Few would disagree that there are serious downsides to the over-emphasis on standardized testing. But Ravitch seems to believe that there’s little, if any, upside. Yet to ignore the achievement gap issue is to turn a blind eye to a national disgrace.

Myopic viewpoints

Frederick Hess, another nationally recognized education guru, wrote in an editorial in the Nov. 10, 2010 issue of Education Week that Ravitch has gone too far when she assaults charters, testing, teacher evaluations, mayoral control and private money in public education. Little progress can be made until we recognize that we can’t remain “wedded to arrangements that may have made sense a century ago but that are poorly suited to today’s goals,” he wrote.

Old models should not be re-embraced simply because new ones may not always work, Hess claims. The battle between reform and the status quo is a game that has no winners. The assumptions of reform-minded leaders like Arne Duncan, Hess states, are as “myopic” as the opposing viewpoints represented by organizations like the mighty National Education Association.

The NEA, representing 3.2 million public school teachers and employees, is the largest labor union in the country and just named Ravitch its “Friend of Education” for 2010.

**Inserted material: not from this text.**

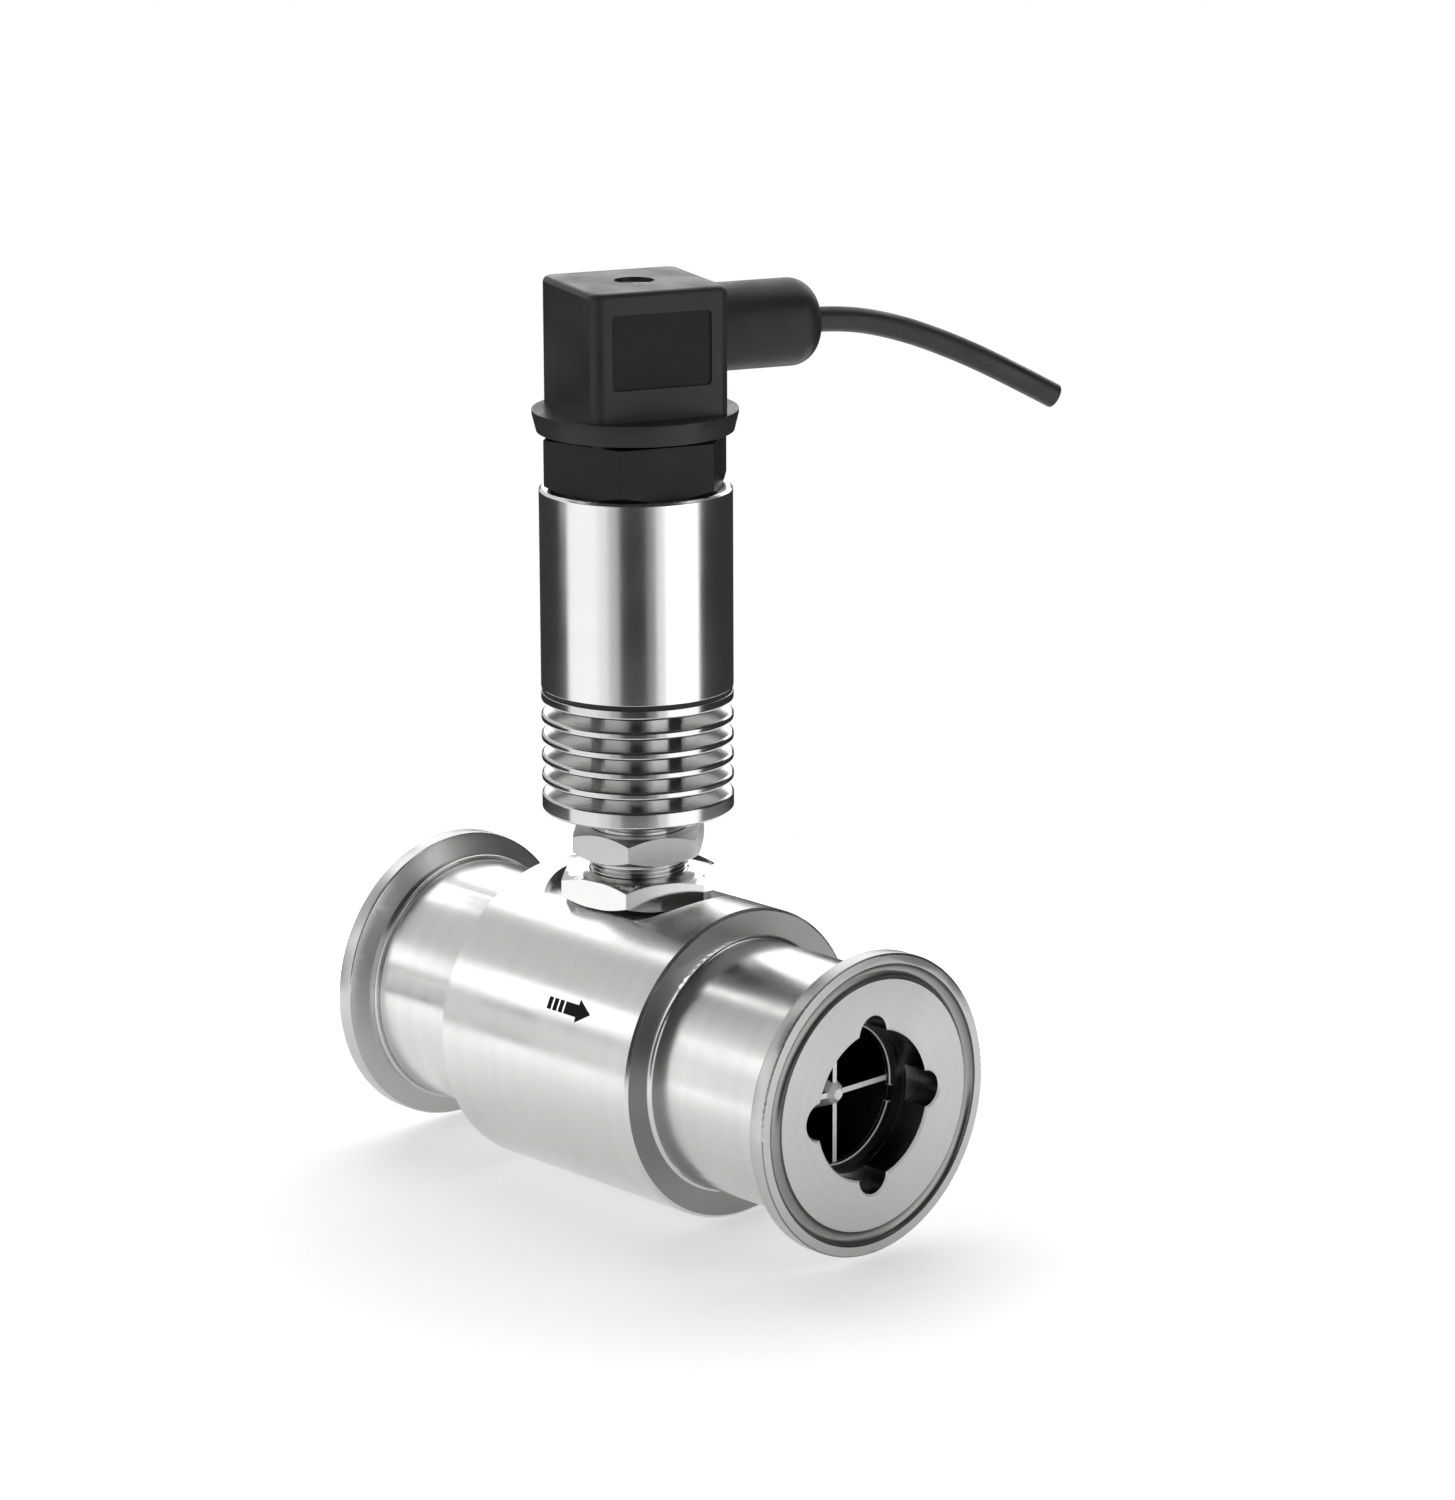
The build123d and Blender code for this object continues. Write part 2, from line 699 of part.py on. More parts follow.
board_face = board_thickness / 2
with BuildPart() as board_components:
    with BuildSketch(Plane((rotor_x + board_face, 0, 0), x_dir=(0, 1, 0), z_dir=(1, 0, 0))):
        with Locations((-chip_size[1], board_z + board_length / 2)):
            Rectangle(chip_size[1], chip_size[0])
    extrude(amount=chip_size[2])
    with BuildSketch(Plane((rotor_x + board_face, 0, 0), x_dir=(0, 1, 0), z_dir=(1, 0, 0))):
        with Locations((trimmer_size[0] / 2, board_z + board_length - trimmer_size[1])):
            Rectangle(trimmer_size[0], trimmer_size[1])
    extrude(amount=trimmer_size[2])
    with BuildSketch(Plane((rotor_x - board_face, 0, 0), x_dir=(0, -1, 0), z_dir=(-1, 0, 0))):
        with Locations((0, board_z + board_length / 2)):
            Circle(can_dia / 2)
    extrude(amount=can_length)
save(board_components.part, "board_components")


# Connector base: a moulded hexagon with a hollow spigot in the sleeve and slots for the blades
base_spigot_z = sleeve_top_z - base_spigot_length
base_cavity_r = spigot_r - base_wall
base_cavity_top_z = base_top_z - base_roof
base_corner_r = sink_r + base_corner_step
with BuildPart() as connector_base:
    with BuildSketch(plug_plane.offset(sleeve_top_z)):
        RegularPolygon(base_corner_r, hex_sides)
    extrude(amount=base_height)
    bevel_out = base_bottom_bevel * tan(radians(base_bevel_angle))
    with BuildSketch(tower_section):
        with BuildLine():
            Polyline(
                (0, sleeve_top_z),
                (base_corner_r - bevel_out, sleeve_top_z),
                (base_corner_r, sleeve_top_z + base_bottom_bevel),
                (base_corner_r, base_top_z),
                (0, base_top_z),
                close=True,
            )
        make_face()
    revolve(axis=tower_axis, mode=Mode.INTERSECT)
    with BuildSketch(tower_plane.offset(base_spigot_z)):
        Circle(spigot_r)
    extrude(amount=base_spigot_length)
    with BuildSketch(tower_plane.offset(base_spigot_z)):
        Circle(base_cavity_r)
    extrude(amount=base_cavity_top_z - base_spigot_z, mode=Mode.SUBTRACT)
    with BuildSketch(plug_plane.offset(base_cavity_top_z)):
        with PolarLocations(blade_contact_circle / 2, blade_contact_count):
            Rectangle(blade_contact_thickness + 2 * contact_gap, blade_contact_width + 2 * contact_gap)
        Circle(plug_screw_dia / 2 + plug_screw_gap)
    extrude(amount=base_roof, mode=Mode.SUBTRACT)
save(connector_base.part, "connector_base")

with BuildPart() as contact_blades:
    with BuildSketch(plug_plane.offset(base_cavity_top_z - blade_contact_tail)):
        with PolarLocations(blade_contact_circle / 2, blade_contact_count):
            Rectangle(blade_contact_thickness, blade_contact_width)
    extrude(amount=blade_contact_tail + base_roof + blade_contact_rise)
save(contact_blades.part, "contact_blades")

with BuildPart() as profile_seal:
    with BuildSketch(plug_plane.offset(base_top_z)):
        RectangleRounded(seal_sheet_width, seal_sheet_width, plug_corner_round)
        with PolarLocations(blade_contact_circle / 2, blade_contact_count):
            Rectangle(blade_contact_thickness + 2 * contact_gap, blade_contact_width + 2 * contact_gap,
                      mode=Mode.SUBTRACT)
        Circle(plug_screw_dia / 2 + plug_screw_head_gap, mode=Mode.SUBTRACT)
    extrude(amount=seal_sheet_thickness)
save(profile_seal.part, "profile_seal")


# Plug housing: a rounded square shell with a round foot flange, side panels and a threaded cable boss
cavity_width = plug_width - 2 * plug_wall
ledge_width = cavity_width - 2 * block_ledge
block_top_z = plug_z + block_gap + block_height
with BuildPart() as plug_housing:
    with BuildSketch(plug_plane.offset(plug_z)):
        RectangleRounded(plug_width, plug_width, plug_corner_round)
    extrude(amount=plug_height)
    fillet(plug_housing.edges().group_by(Axis.Z)[-1], plug_top_round)
    foot_r = plug_flange_dia / 2
    with BuildSketch(tower_section):
        with BuildLine():
            Polyline(
                (0, plug_z),
                (foot_r - plug_flange_taper, plug_z),
                (foot_r, plug_z + plug_flange_height - plug_flange_taper),
                (foot_r, plug_z + plug_flange_height),
                (0, plug_z + plug_flange_height),
                close=True,
            )
        make_face()
    revolve(axis=tower_axis)
    with BuildSketch(gland_section):
        with BuildLine():
            Polyline((0, 0), (boss_dia / 2, 0), (boss_dia / 2, boss_end), (0, boss_end), close=True)
        make_face()
    revolve(axis=gland_axis)
    for side in (1, -1):
        panel_origin = Vector(rotor_x, 0, 0) + Vector(*side_dir) * (side * plug_width / 2)
        panel_plane = Plane(panel_origin, x_dir=cable_dir, z_dir=Vector(*side_dir) * side)
        up = 1 if panel_plane.y_dir.Z > 0 else -1
        with BuildSketch(panel_plane):
            with Locations((0, up * (plug_z + plug_panel_z + plug_panel_height / 2))):
                RectangleRounded(plug_panel_width, plug_panel_height, plug_panel_corner)
        extrude(amount=-plug_panel_depth, mode=Mode.SUBTRACT)
    with BuildSketch(plug_plane.offset(plug_z)):
        Rectangle(cavity_width, cavity_width)
    extrude(amount=block_top_z - plug_z, mode=Mode.SUBTRACT)
    with BuildSketch(plug_plane.offset(plug_z)):
        Rectangle(ledge_width, ledge_width)
    extrude(amount=plug_height - plug_roof, mode=Mode.SUBTRACT)
    with BuildSketch(gland_section):
        with BuildLine():
            Polyline((0, 0), (boss_bore_dia / 2, 0), (boss_bore_dia / 2, boss_end), (0, boss_end),
                     close=True)
        make_face()
    revolve(axis=gland_axis, mode=Mode.SUBTRACT)
    with BuildSketch(plug_plane.offset(plug_top_z)):
        Circle(plug_screw_dia / 2 + plug_screw_gap)
    extrude(amount=-plug_roof, mode=Mode.SUBTRACT)
    with BuildSketch(plug_plane.offset(plug_top_z)):
        Circle(plug_screw_head_dia / 2 + plug_screw_head_gap)
    extrude(amount=-plug_screw_recess, mode=Mode.SUBTRACT)
save(plug_housing.part, "plug_housing")

with BuildPart() as terminal_block:
    with BuildSketch(plug_plane.offset(plug_z + block_gap)):
        Rectangle(cavity_width - 2 * block_gap, cavity_width - 2 * block_gap)
        with PolarLocations(blade_contact_circle / 2, blade_contact_count):
            Rectangle(blade_contact_thickness + 2 * plug_contact_gap,
                      blade_contact_width + 2 * plug_contact_gap, mode=Mode.SUBTRACT)
        Circle(plug_screw_dia / 2 + plug_screw_head_gap, mode=Mode.SUBTRACT)
    extrude(amount=block_height)
save(terminal_block.part, "terminal_block")

# Centre screw: a slotted cheese head in the roof of the plug, its shank down into the connector base
head_z = plug_top_z - plug_screw_recess
with BuildPart() as fixing_screw:
    with BuildSketch(plug_plane.offset(head_z)):
        Circle(plug_screw_head_dia / 2)
    extrude(amount=plug_screw_head_height)
    with BuildSketch(plug_plane.offset(head_z + plug_screw_head_height)):
        Rectangle(plug_screw_head_dia, screw_slot_width)
    extrude(amount=-screw_slot_depth, mode=Mode.SUBTRACT)
    with BuildSketch(plug_plane.offset(head_z)):
        Circle(plug_screw_dia / 2)
    extrude(amount=-(head_z - base_top_z + plug_screw_reach))
save(fixing_screw.part, "fixing_screw")


# Cable gland: a domed cap over the threaded boss, which squeezes a grommet behind a washer
cable_r = cable_dia / 2
gland_r = gland_dia / 2
exit_r = cable_r + gland_exit_gap
cap_bore_r = boss_dia / 2 + boss_thread_gap
stack_end = boss_end + washer_thickness + grommet_length
dome_r = gland_r - gland_dome
with BuildPart() as gland_cap:
    with BuildSketch(gland_section):
        with BuildLine():
            Polyline(
                (exit_r, gland_end),
                (exit_r, stack_end),
                (cap_bore_r, stack_end),
                (cap_bore_r, gland_start + gland_seat_gap),
                (gland_r, gland_start + gland_seat_gap),
                (gland_r, gland_end - gland_dome),
            )
            CenterArc((dome_r, gland_end - gland_dome), gland_dome, 0, quarter_turn)
            Line((dome_r, gland_end), (exit_r, gland_end))
        make_face()
    revolve(axis=gland_axis)
save(gland_cap.part, "gland_cap")

packing_r = cap_bore_r - grommet_side_gap
gland_washer = turned_ring(gland_axis, gland_section, exit_r, packing_r, boss_end, washer_thickness)
save(gland_washer, "gland_washer")
gland_grommet = turned_ring(gland_axis, gland_section, exit_r, packing_r, boss_end + washer_thickness,
                            grommet_length)
save(gland_grommet, "gland_grommet")


# Cable: a straight tail inside the gland, and the free stub as straight runs joined by tangent arcs
tail_start = gland_start - plug_wall - cable_tail_inside
with BuildPart() as cable_tail:
    tail_origin = gland_section.from_local_coords((0, tail_start, 0))
    with BuildSketch(Plane(tail_origin, x_dir=side_dir, z_dir=cable_dir)):
        Circle(cable_r)
    extrude(amount=gland_end - tail_start)
save(cable_tail.part, "cable_tail")

route = [gland_section.from_local_coords((drop, gland_end + run, 0)) for run, drop in cable_route]
runs = [end - start for start, end in zip(route, route[1:])]
turns = [first.get_angle(second) for first, second in zip(runs, runs[1:])]
radii = []
for first, second, turn in zip(runs, runs[1:], turns):
    radii.append(arc_share * min(first.length, second.length) / tan(radians(turn) / 2))

with BuildPart() as cable:
    with BuildLine() as cable_line:
        FilletPolyline(*route, radius=radii)
    with BuildSketch(Plane(route[0], x_dir=side_dir, z_dir=cable_dir)):
        Circle(cable_r)
    sweep(path=cable_line.wires()[0])
save(cable.part, "cable")

cable_length = cable_line.wires()[0].length
print("cable length", round(cable_length, 2), "radii", [round(radius, 1) for radius in radii])
print("cable volume share", round(cable.part.volume / (pi * cable_r**2 * cable_length), 5))
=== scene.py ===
from math import atan2, cos, pi, radians, sin

import bmesh
import bpy
from mathutils import Matrix, Vector


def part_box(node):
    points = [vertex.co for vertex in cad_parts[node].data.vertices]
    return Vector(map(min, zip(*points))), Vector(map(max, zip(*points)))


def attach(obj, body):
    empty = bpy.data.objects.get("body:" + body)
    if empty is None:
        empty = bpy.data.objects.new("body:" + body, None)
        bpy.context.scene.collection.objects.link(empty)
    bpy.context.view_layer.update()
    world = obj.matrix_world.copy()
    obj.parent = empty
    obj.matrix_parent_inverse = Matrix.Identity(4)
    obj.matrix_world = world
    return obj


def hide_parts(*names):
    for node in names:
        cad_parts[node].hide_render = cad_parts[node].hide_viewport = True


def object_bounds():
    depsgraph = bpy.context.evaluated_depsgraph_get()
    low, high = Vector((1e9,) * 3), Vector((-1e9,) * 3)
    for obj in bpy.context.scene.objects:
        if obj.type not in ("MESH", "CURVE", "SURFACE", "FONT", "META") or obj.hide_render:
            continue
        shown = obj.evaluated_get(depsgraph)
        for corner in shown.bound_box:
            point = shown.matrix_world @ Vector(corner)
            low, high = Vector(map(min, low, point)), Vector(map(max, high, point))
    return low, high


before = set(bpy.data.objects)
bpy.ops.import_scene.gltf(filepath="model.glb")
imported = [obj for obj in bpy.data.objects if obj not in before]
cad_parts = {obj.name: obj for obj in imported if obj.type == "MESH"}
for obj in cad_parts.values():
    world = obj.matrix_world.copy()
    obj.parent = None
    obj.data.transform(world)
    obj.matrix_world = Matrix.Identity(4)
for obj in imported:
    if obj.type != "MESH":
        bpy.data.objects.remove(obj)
cad_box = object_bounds()
mm = 0.001

# View: a long lens well back from the meter, turned towards its outlet and raised over the bore axis,
# so that the outlet face, the barrel's side and the whole tower show.
view_azimuth, view_elevation, view_roll = radians(46.3), radians(14.5), radians(-0.2)
view_distance, view_lens, film_height = 0.817, 120.0, 36.0
view_target = Vector((71.0 * mm, 0.0, 53.0 * mm))

scene = bpy.context.scene
scene.view_settings.view_transform = "Standard"
towards_camera = Vector((sin(view_azimuth) * cos(view_elevation), -cos(view_azimuth) * cos(view_elevation),
                         sin(view_elevation)))
camera = bpy.data.objects.new("camera", bpy.data.cameras.new("camera"))
scene.collection.objects.link(camera)
scene.camera = camera
camera.data.sensor_fit = "VERTICAL"
camera.data.sensor_height = film_height
camera.data.lens = view_lens
camera.location = view_target + view_distance * towards_camera
camera.rotation_euler = (-towards_camera).to_track_quat("-Z", "Y").to_euler()
camera.rotation_euler.rotate_axis("Z", view_roll)

# Cable: a round black PVC sheath that leaves the gland level, droops and ends in a square cut,
# where the filler and the ends of its three cores show.
sleeve_low, sleeve_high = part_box("housing_sleeve")
tower_x = (sleeve_low.x + sleeve_high.x) / 2
plug_yaw = radians(69.0)
cable_dir = Vector((cos(plug_yaw), sin(plug_yaw), 0.0))
gland_z, gland_end = 119.3 * mm, 31.75 * mm
gland_exit = Vector((tower_x, 0.0, gland_z)) + cable_dir * gland_end
cable_radius = 2.1 * mm
cable_route = [(0.0, 0.0), (6.0, 0.0), (16.0, -2.4), (26.0, -6.4), (35.5, -11.1), (44.6, -16.1)]


def link(name, data):
    thing = bpy.data.objects.new(name, data)
    scene.collection.objects.link(thing)
    return thing


def finish_mesh(form, name, body, slot, *nodes):
    """Writes a finished bmesh as a piece that rides on its body and stands for its CAD nodes."""
    bmesh.ops.recalc_face_normals(form, faces=form.faces)
    mesh = bpy.data.meshes.new(name)
    form.to_mesh(mesh)
    form.free()
    piece = link(name, mesh)
    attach(piece, body)
    if nodes:
        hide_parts(*nodes)
    return piece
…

An ally of immeasurable clout, Ravitch was received enthusiastically by San Diego Unified’s teachers, part of the 8,000-member San Diego Education Association which is affiliated with the NEA.

Ravitch praised San Diego Unified’s new efforts to re-organize the district into separate areas comprised of high school clusters, and embraced this “community-based school reform.”

She said she was “excited that it’s not coming from Washington” and predicted that San Diego could be “a beacon to the nation.”

“Wherever I go, I will talk about the promising reforms in San Diego. Make them work,” she concluded.

It’s difficult to argue with that wish for success, but the assumptions underlying her faith in the ideas that can make it work seem suspect. But who am I to disagree with the latest rock star of education?